The FSDC, under the control of the People’s Bank of China, joins a fleet of other regulatory commissions that manage insurance, banking, and securities. Its members will be selected from those other commissions. In this sense, it’s not really a new body. And there’s no reason to believe it will be more effective than the others.
Cat and Mouse
The new commission still fails to address the fundamental divergence of interests between the central government and local governments. When Beijing assesses the performance of local officials, it looks at the economic growth of areas under their jurisdiction, so attempts to slow down credit expansion and rein in risky financial schemes threaten careers. Local regulators and government officials thus have little incentive to stop the expansion of credit—not that it was easy in the first place. China is a vast country, and it’s impossible for Beijing to micromanage everything. A large institution like the central bank can be regulated, but the thousands (and counting) of online lenders are a different story.
The disconnect between local and central government preferences creates an opening for private firms to ignore the rules. Lenders, both legal and illegal, take advantage.
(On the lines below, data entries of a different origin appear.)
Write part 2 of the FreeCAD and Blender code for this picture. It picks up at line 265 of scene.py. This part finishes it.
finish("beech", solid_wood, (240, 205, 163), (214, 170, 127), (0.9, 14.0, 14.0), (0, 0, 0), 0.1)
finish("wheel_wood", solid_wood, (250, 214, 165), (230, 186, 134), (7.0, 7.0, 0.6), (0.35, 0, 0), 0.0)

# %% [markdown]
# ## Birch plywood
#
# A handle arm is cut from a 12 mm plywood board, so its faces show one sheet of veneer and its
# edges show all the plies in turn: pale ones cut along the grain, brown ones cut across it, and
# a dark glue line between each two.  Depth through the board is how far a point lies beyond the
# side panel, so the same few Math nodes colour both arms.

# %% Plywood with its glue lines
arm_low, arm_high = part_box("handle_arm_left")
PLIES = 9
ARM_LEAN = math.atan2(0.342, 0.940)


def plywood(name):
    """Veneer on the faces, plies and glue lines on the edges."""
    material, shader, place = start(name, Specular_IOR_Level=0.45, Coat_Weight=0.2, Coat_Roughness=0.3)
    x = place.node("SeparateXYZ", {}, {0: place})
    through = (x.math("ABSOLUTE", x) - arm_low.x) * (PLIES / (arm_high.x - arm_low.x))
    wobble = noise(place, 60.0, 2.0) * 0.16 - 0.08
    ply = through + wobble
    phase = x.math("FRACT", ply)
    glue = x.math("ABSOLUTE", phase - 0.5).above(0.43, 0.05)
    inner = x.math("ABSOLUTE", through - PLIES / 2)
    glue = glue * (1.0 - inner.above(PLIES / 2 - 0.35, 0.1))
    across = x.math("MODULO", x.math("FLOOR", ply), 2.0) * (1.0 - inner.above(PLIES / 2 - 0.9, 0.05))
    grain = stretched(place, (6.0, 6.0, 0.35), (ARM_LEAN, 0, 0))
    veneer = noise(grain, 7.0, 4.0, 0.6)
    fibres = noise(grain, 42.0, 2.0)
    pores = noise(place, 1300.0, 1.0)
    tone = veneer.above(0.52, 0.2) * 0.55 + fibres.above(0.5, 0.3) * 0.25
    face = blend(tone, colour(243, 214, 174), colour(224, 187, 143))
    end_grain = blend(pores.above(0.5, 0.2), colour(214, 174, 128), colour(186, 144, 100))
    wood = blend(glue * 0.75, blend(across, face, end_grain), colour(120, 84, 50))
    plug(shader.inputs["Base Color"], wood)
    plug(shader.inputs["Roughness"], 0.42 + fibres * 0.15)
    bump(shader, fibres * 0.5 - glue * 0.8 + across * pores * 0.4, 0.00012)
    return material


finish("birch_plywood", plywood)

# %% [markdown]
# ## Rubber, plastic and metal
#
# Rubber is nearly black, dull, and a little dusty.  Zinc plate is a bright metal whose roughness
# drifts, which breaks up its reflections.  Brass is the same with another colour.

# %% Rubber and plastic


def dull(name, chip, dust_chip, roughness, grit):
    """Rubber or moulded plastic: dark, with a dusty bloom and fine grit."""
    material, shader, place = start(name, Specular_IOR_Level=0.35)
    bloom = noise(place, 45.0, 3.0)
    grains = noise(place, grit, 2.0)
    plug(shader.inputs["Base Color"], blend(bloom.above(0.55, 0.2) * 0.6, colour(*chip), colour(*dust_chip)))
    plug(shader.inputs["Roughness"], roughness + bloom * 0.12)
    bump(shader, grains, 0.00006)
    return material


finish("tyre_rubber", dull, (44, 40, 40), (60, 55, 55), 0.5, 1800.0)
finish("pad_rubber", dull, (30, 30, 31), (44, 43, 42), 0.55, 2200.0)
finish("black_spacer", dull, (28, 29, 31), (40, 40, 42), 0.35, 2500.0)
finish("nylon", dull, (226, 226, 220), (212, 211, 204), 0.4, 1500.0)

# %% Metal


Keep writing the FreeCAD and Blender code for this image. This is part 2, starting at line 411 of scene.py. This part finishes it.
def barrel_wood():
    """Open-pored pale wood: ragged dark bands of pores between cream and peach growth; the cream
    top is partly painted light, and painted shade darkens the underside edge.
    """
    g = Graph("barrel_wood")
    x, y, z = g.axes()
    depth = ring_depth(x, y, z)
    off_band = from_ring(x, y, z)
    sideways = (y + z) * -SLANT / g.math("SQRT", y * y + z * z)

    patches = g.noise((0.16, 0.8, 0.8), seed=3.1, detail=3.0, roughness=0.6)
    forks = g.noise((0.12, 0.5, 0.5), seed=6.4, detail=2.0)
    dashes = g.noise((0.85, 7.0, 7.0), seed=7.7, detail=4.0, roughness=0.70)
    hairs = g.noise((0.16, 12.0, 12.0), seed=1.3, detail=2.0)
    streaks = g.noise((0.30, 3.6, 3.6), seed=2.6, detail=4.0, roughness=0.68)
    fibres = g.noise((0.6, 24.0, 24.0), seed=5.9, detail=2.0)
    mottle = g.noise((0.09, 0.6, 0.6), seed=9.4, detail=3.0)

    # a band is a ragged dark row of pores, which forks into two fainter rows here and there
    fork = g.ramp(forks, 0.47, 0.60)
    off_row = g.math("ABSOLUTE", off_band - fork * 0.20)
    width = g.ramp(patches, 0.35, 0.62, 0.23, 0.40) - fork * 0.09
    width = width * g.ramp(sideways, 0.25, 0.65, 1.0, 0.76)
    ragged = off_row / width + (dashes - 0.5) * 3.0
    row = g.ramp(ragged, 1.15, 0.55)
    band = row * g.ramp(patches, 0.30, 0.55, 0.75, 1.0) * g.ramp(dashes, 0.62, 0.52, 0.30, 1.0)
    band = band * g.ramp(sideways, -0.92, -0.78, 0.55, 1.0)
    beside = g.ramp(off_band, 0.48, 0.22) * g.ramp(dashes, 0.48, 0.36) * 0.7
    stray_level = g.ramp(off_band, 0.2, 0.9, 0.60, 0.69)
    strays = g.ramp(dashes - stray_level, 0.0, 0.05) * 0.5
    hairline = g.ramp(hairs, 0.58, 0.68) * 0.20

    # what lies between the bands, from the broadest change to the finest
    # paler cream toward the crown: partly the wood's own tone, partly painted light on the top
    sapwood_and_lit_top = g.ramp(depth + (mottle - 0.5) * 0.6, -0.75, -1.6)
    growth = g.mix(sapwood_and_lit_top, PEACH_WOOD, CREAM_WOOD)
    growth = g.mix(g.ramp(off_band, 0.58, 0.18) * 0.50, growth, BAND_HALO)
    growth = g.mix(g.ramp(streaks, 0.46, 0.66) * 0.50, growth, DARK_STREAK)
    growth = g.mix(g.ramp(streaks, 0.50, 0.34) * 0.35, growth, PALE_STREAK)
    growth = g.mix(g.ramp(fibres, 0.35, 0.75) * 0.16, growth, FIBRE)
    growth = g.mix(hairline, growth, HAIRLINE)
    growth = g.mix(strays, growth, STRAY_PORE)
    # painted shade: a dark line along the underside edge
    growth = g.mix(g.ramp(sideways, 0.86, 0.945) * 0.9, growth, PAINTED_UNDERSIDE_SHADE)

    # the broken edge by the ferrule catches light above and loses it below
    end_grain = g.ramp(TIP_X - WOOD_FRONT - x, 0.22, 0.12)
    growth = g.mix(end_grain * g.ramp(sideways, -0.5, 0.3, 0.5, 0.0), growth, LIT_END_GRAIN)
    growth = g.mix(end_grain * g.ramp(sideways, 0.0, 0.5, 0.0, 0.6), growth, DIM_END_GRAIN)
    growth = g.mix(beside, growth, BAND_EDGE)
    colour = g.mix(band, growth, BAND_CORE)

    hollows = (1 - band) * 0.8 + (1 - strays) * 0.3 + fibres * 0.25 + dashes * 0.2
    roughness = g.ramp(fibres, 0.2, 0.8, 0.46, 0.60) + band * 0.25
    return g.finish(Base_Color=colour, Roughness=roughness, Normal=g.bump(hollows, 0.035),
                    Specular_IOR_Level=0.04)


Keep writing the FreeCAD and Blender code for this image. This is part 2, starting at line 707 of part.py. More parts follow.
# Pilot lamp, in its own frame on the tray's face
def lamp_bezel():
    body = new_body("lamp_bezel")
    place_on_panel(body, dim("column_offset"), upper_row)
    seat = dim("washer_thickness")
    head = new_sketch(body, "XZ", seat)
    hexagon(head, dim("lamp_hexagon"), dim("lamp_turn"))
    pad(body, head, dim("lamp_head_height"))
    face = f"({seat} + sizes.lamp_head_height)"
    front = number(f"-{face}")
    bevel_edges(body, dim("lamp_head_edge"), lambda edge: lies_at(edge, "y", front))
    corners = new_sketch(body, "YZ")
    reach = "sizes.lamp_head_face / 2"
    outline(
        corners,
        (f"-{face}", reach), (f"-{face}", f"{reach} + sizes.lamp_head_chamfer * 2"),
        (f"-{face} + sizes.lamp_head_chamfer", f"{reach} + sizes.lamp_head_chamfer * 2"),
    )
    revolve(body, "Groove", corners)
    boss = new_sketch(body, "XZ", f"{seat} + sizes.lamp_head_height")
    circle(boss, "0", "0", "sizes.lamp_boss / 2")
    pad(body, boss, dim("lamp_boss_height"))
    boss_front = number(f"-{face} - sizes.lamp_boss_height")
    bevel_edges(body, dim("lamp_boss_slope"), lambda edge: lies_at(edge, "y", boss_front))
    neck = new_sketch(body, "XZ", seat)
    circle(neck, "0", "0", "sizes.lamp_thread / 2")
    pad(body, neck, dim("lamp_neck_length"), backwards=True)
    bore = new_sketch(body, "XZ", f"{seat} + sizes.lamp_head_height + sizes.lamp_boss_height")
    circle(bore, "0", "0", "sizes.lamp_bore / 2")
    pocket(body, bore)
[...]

For example, when banks were told to stop issuing wealth management products, peer-to-peer lenders stepped up and issued their own high-return investments with guaranteed principal and returns. No one knows whether P2P lending falls under central or local authority, so lenders go unregulated and create new and increasingly risky financial instruments. Though this easy money keeps the economy humming, it also increases leverage and leads to fraudulent behavior.
Without clear government oversight, financial institutions purposely bend the rules, engaging in practices such as false earnings reports and guaranteed repayment for investors, because the chances of being punished are low when the total size of the industry is considered. And it’s not just the financial institutions—industrial firms have become involved in financial speculation as well. Large industrial firms, easily able to procure loans at state banks, buy stocks on margin and engage in insider trading.
Perhaps the most egregious examples of regulatory gaps leading to risky behavior come from Internet lenders, or P2P companies. What developed from scratch in 2011 has become an industry with an estimated $100 billion to $120 billion in outstanding loans and almost zero regulatory oversight. Though there are legitimate P2P firms—such as Yirendai, which is listed on the New York Stock Exchange—they are few and far between in the industry, which ballooned to over 4,800 lenders in 2017.
Stories of fraud, Ponzi schemes, and other illegal activities have become common on Chinese nightly news broadcasts. One of the more famous incidents occurred in 2015, when large lender Ezubao cheated 900,000 investors out of $7.5 billion. In August 2016, China announced rules to regulate the P2P industry. By the end of the year, only 8% of firms were compliant, and although new regulations have been issued on P2P lenders, the rest continue to operate outside of the rules. Clearly, it is easier in China to create a law than it is to follow through and ensure compliance.
Another area where firms evade regulation is overseas investment. Foreign mergers and acquisitions that don’t fit within Beijing’s strategic goals have come under increased scrutiny. In August, Wanda, a Chinese multinational conglomerate, walked away from a deal to buy the Nine Elms Square property development in London because it lacked strategic value. At first, it appeared that Chinese regulation had worked to prevent non-strategic outbound investment. It was later announced, however, that two mainland companies, Guangzhou-based R&F Properties and Chongqing-based CC Land, had bought the property via a Hong Kong funding mechanism.
Rather than stop non-strategic outbound investment, regulation has merely made it more complex. Firms that wish to invest abroad can use offshore shell companies and Hong Kong to avoid restrictions and scrutiny. The National Development and Reform Commission is working to eliminate this gap, but as with P2P regulation, it’s easier to declare a rule than it is to ensure compliance. Shell companies are difficult to track, and Hong Kong’s prosperity relies on open access to global capital markets free from Beijing’s gaze, so a clampdown that harms the city’s economy would further exacerbate its tensions with the central government.
Out in the Open
Effective regulation of finance and investment is difficult, but the Chinese government has little choice but to try. The risk of a financial crisis caused by excessive debt creation has caught the attention of Chinese President Xi Jinping, the Communist Party, the central bank, and various regulatory groups. The party fears a financial crisis that would jeopardize its legitimacy. Xi and each entity have spoken publicly about the dangers of a financial crisis—a rare thing in a country where most public messages praise the Communist Party’s leadership and the nation’s economic fundamentals.
If China’s economy were to stumble, the implications for the world economy would be severe. China accounted for nearly 39% of global growth in 2016, and it is the largest trading nation in the world. A slowdown or recession there would harm economies from South Korea to the Horn of Africa, and from the United States to Germany. At the same time, if China can get its financial house in order, continued economic growth will enable it to pursue some of its grandiose plans, such as building One Belt, One Road infrastructure, dominating South China Sea chokepoints, and pursuing research and development in new industry technologies such as artificial intelligence and electric vehicles. These are ambitious goals in the best of times and impossible goals without financial stability.
China understands that its financial system is at risk. Between the central bank governor’s letter, Xi’s speeches, and the constant creation of new regulations and committees, Beijing is making no effort to hide it. Businesses and local authorities, however, want credit to expand, whereas central authorities want to turn off the spigot. Much attention is paid to the power of the Communist Party in China, but without loyal foot soldiers on the frontlines, even comprehensive regulatory frameworks crafted by the most powerful people in Beijing have little chance of being enacted.